Common questions about home insurance in Anaheim

What’s the average cost of home insurance in California?

The average cost of California home insurance premiums is $1,724 per year, according to the latest Consumer Federation of America data. That makes California the fourteenth-most affordable state for home insurance, with an average that's 48% lower than the national average of $3,303. However, the cost of your premium depends on your home’s exact location and other characteristics.

Why is my California home insurance being nonrenewed?

If you received a nonrenewal notice from your insurance company in California, your coverage may be ending due to elevated local risk (such as wildfire risk) leading your insurance provider to reduce their policies in your area. However, it could also be caused by an issue with your home or policy, such as a roof that exceeds the insurer’s acceptable age limits or nonpayment of premiums. If you’re not sure why your policy is being nonrenewed, you can contact your insurance company for answers. 
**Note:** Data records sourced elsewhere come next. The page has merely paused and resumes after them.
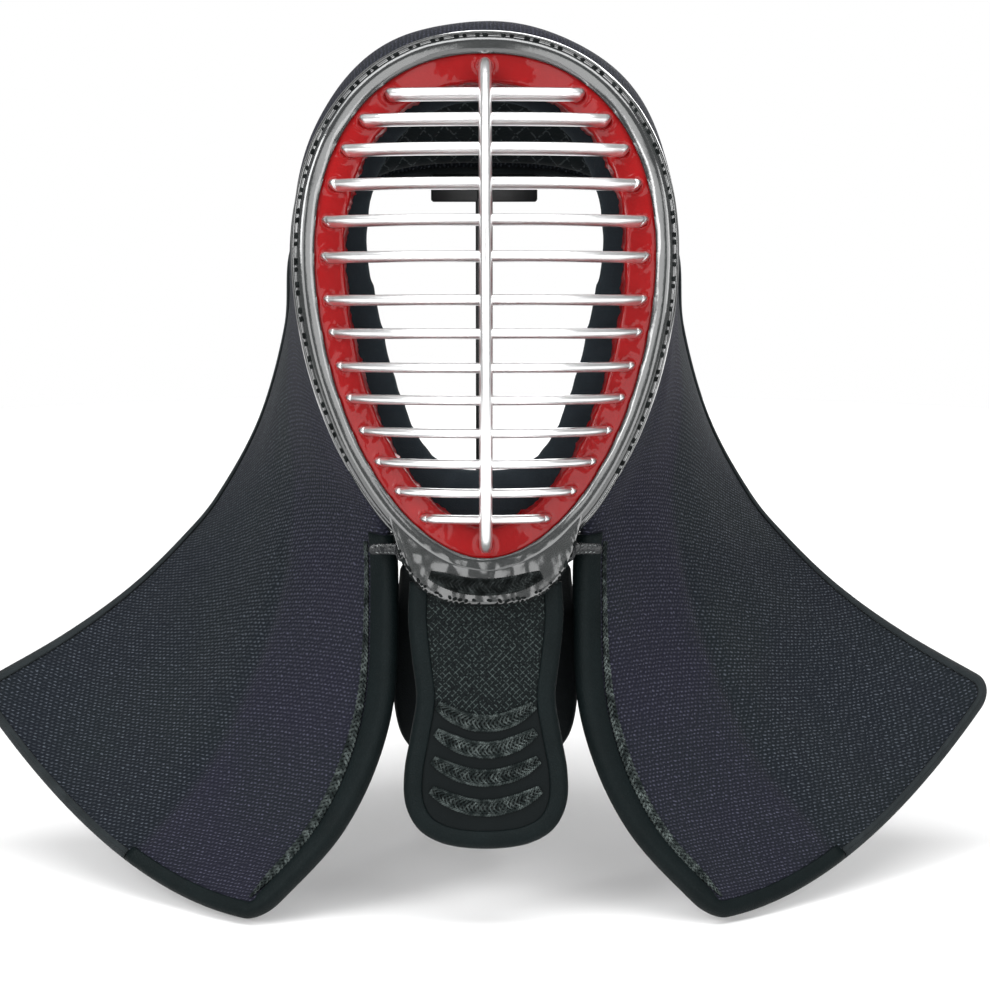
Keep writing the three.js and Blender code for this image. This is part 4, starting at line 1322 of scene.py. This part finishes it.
def lining_cotton():
    n = Nodes("quilted_lining_cotton")
    thread = n.diamonds(QUILT_PITCH, 0.5, 0.075, 0.03) * n.ramp(n.noise(700, 1), 0.4, 0.6)
    weave = n.ribs(n.flat()[0] * 4.5)
    color = n.mix(weave, (0.006, 0.009, 0.010), (0.014, 0.019, 0.021))
    return n.set(color=n.mix(thread * 0.55, color, (0.09, 0.105, 0.11)), rough=0.9, sheen=0.05, spec=0.1,
                 normal=n.bump(weave * 0.3 + n.noise(900, 2), 0.0003, 0.6))


def pad_cotton():
    """Short brushed cotton pile."""
    n = Nodes("brushed_cotton_pile")
    pile, soft = n.noise(1900, 3, 0.7), n.noise(75)
    return n.set(color=n.mix(pile * (soft + 0.3), (0.004, 0.006, 0.008), (0.026, 0.034, 0.041)), rough=0.95,
                 sheen=0.1, sheen_rough=0.6, sheen_tint=(0.35, 0.45, 0.5), spec=0.1,
                 normal=n.bump(pile + soft, 0.0005, 0.7))


def patent_leather():
    n = Nodes("patent_leather")
    soft, fine = n.noise(95), n.noise(420)
    folds = n.bump(soft + fine * 0.5, 0.0016, 0.8)
    return n.set(color=n.mix(soft, (0.004, 0.005, 0.006), (0.009, 0.011, 0.012)), rough=fine * 0.15 + 0.16,
                 coat=0.3, coat_rough=0.05, spec=0.2, normal=folds, coat_normal=folds)


def stand_paint():
    n = Nodes("satin_black_paint")
    fine = n.noise(1400)
    return n.set(color=n.mix(n.noise(50, 2), (0.010, 0.011, 0.012), (0.019, 0.020, 0.021)),
                 rough=fine * 0.12 + 0.34, normal=n.bump(fine, 0.00006, 0.6))


def pale_floor():
    n = Nodes("pale_floor")
    return n.set(color=n.mix(n.noise(3, 2), (0.86, 0.86, 0.86), (0.9, 0.9, 0.9)), rough=0.75,
                 normal=n.bump(n.noise(200, 2), 0.0001, 0.2))


# Putting it together
# The second colour of each thread is its painted highlight along the twists
thread_dark = braid_thread("black_braid_thread", (0.010, 0.014, 0.014), (0.125, 0.15, 0.145))
apron_thread = braid_thread("black_apron_thread", (0.003, 0.004, 0.004), (0.045, 0.052, 0.052))
strap_thread = braid_thread("pale_strap_thread", (0.06, 0.065, 0.065), (0.4, 0.42, 0.42))
lace_cord = braid_thread("black_lacing_cord", (0.004, 0.005, 0.005), (0.02, 0.024, 0.024))
smooth_leather = leather("matte_black_leather", (0.0012, 0.0034, 0.0037), (0.0042, 0.0085, 0.0092))
inner_leather = leather("inner_flap_leather", (0.004, 0.006, 0.007), (0.010, 0.014, 0.015))

make_grille(bar_metal())
make_red_rim(red_lacquer())
make_black_rim(black_lacquer())
make_rim_lacing(lace_cord)
make_cloth(indigo_cotton())
make_bindings(smooth_leather, tape_cotton())
make_edge_braids(thread_dark, lace_cord)
make_flaps(stitched_leather(), smooth_leather, inner_leather)
make_ridges(thread_dark, apron_thread, lace_cord)
make_chin_tabs(patent_leather(), strap_thread)
make_crown_lining(lining_cotton())
make_face_pad(pad_cotton())
make_stand(stand_paint())


# Floor, camera and light
FLOOR_RADIUS = 1.5
FLOOR_CORNERS = 128
floor_mesh = bpy.data.meshes.new("floor")
floor_turns = np.linspace(0, 2 * math.pi, FLOOR_CORNERS, endpoint=False)
floor_mesh.from_pydata([(FLOOR_RADIUS * math.cos(a), FLOOR_RADIUS * math.sin(a), 0) for a in floor_turns], [],
                       [tuple(range(FLOOR_CORNERS))])
floor = link("floor", floor_mesh)
floor.data.materials.append(pale_floor())


def turn_to(thing, place, target):
    thing.location = place
    thing.rotation_euler = (Vector(target) - Vector(place)).to_track_quat("-Z", "Y").to_euler()


CAMERA_DISTANCE = 1500.0
SENSOR_WIDTH = 36
PICTURE_PIXELS = 990
MM_PER_PIXEL = 0.485
camera_data = bpy.data.cameras.new("camera")
camera_data.sensor_width = SENSOR_WIDTH
camera_data.lens = SENSOR_WIDTH / PICTURE_PIXELS * CAMERA_DISTANCE / MM_PER_PIXEL
camera = link("camera", camera_data)
turn_to(camera, world([(-6, -CAMERA_DISTANCE, 300)])[0], world([(4.6, 0, 207.5)])[0])
bpy.context.scene.camera = camera

# Name, place, target, size and power
LIGHTS = (
    ("key_light", (-1.5, -1.5, 1.5), (0, 0, 0.22), (0.9, 1.3), 30),
    ("fill_light", (1.6, -1.6, 1.1), (0, 0, 0.22), (0.7, 1.5), 14),
    ("front_light_left", (-1.0, -2.3, 0.7), (0, 0, 0.3), (1.35, 1.9), 20),
    ("front_light_right", (1.0, -2.3, 0.7), (0, 0, 0.3), (1.35, 1.9), 20),
    ("top_light", (0, -0.5, 2.1), (0, 0, 0.2), (2.6, 0.9), 36),
    ("back_light", (0.6, 2.0, 1.2), (0, 0, 0.25), (1.6, 1.6), 30),
)
for name, place, target, (size, size_y), power in LIGHTS:
    lamp = bpy.data.lights.new(name, "AREA")
    lamp.shape, lamp.size, lamp.size_y, lamp.energy = "RECTANGLE", size, size_y, power
    turn_to(link(name, lamp), place, target)

# A white background that lights the helmet less than the camera sees it
world_settings = bpy.data.worlds.new("studio")
world_settings.use_nodes = True
tree = world_settings.node_tree
background = tree.nodes["Background"]
background.inputs["Color"].default_value = (1, 1, 1, 1)
seen = tree.nodes.new("ShaderNodeLightPath")
strength = tree.nodes.new("ShaderNodeMapRange")
strength.inputs["To Min"].default_value = 0.3
strength.inputs["To Max"].default_value = 1.0
tree.links.new(seen.outputs["Is Camera Ray"], strength.inputs["Value"])
tree.links.new(strength.outputs["Result"], background.inputs["Strength"])
bpy.context.scene.world = world_settings
bpy.context.scene.view_settings.view_transform = "Standard"
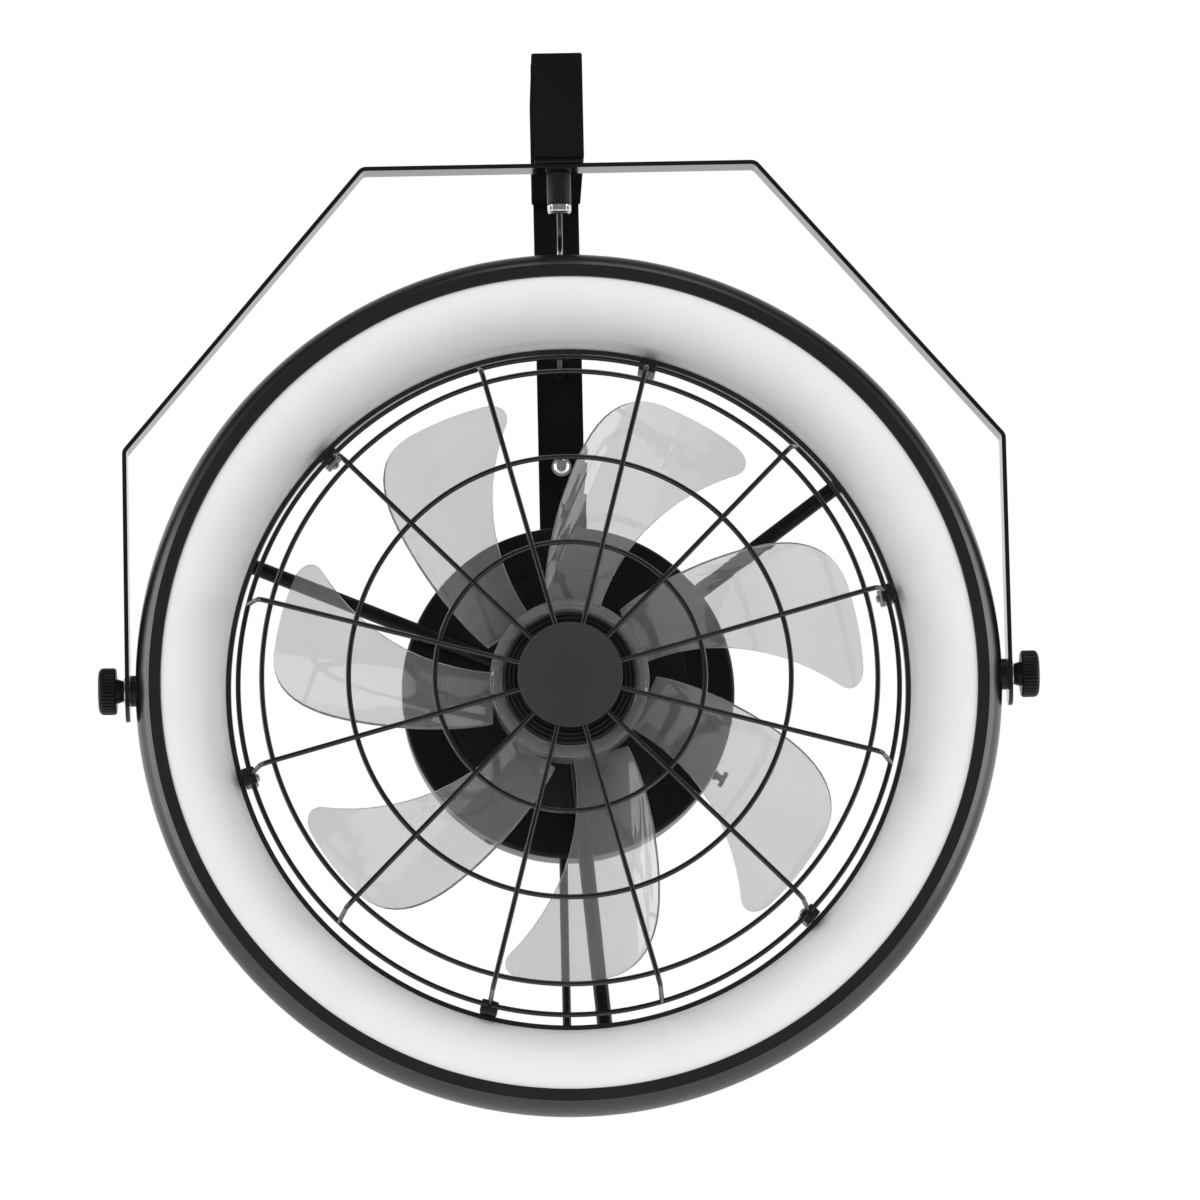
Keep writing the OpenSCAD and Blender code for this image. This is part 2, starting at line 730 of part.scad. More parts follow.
module led_chips() {
    rows = [board_in_r + 6, board_out_r - 6];
    color("#f2d774")
    in_fan() for (row = [0, 1], a = spread(chips_per_row, row * 180 / chips_per_row)) rotate([0, 0, a])
        translate([rows[row] - 1.5, -1.5, -cover_front + board_t]) cube([3, 3, 0.8]);
}

module housing_screws() {
    color(dark_plastic)
    in_fan() for (a = spread(housing_screws_n)) rotate([0, 0, a])
        translate([housing_screw_r, 0, -ring_back]) pan_screw(3, housing_t + loose + cover_t + 1, 6, 2);
}

module pivot_bosses() {
    color(paint)
    in_fan() for (s = [0, 180]) rotate([0, 0, s]) translate([boss_in_x, 0, 0]) rotate([0, 90, 0])
        difference() {
            union() {
                cylinder(d = boss_d, h = yoke_in_x - face_gap - boss_in_x);
                cylinder(d = boss_d + 5, h = boss_nut_t);
            }
            translate([0, 0, -cut]) cylinder(d = stud_d + 2 * fit, h = 20);
        }
}

module support_screw_holes() {
    for (a = support_angles, s = [-1, 1]) rotate([0, 0, a])
        translate([support_foot_r, s * support_screw_side, -cover_back - support_foot[2] - cut])
            cylinder(d = support_screw_d + 2 * fit, h = support_foot[2] + cover_t + 2 * cut);
}

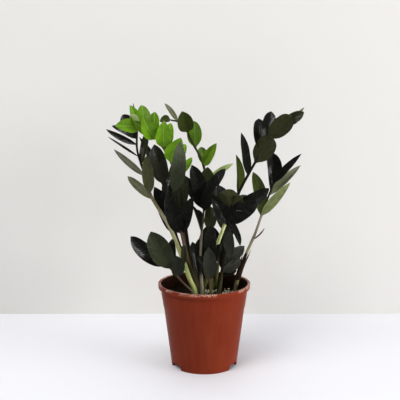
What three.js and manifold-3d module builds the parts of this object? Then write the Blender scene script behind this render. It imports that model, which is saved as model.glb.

What is a DIC policy and do I need one with the FAIR Plan?

A DIC policy is a difference in conditions policy that supplements the fire coverage offered by the FAIR Plan with other coverage included in standard home insurance policies, such as personal liability insurance and coverage for perils other than fire. If you can only obtain fire coverage through the FAIR Plan, you’ll need a DIC policy from a standard insurer to act as “wraparound coverage” for your core fire policy. 

How does the 2026 Sustainable Insurance Strategy affect my rates?

California’s 2026 Sustainable Insurance Strategy (SIS) could have varying impacts on homeowners insurance rates. For FAIR Plan policyholders and those who meet wildfire mitigation standards, the SIS might bring opportunities to lower premiums by switching to a competitive private insurer or by qualifying for mandatory discounted rates. However, the strategy’s emphasis on insurer commitment to high-risk areas and modernized catastrophe modeling could result in higher rates for some consumers, particularly in the short term while the market stabilizes. 

Does California home insurance cover earthquake damage?

No, standard California home insurance policies do not cover earthquake damage. However, insurers in California are required to offer earthquake insurance to policyholders every other year through the California Earthquake Authority. Be aware that earthquake insurance comes with very high deductibles (as much as 25% of your dwelling coverage value) and is designed to reduce the cost of a total rebuild — not to cover all your losses after an earthquake. 

What are the Safer From Wildfires requirements for a discount?

In order to qualify for a discount under Safer From Wildfires regulations, you’ll need to make at least one of the home hardening improvements listed in the regulations, such as clearing combustible materials from underneath your deck or replacing your roof with a Class A fire-resistant roof. You can increase your discount by undertaking multiple home hardening projects.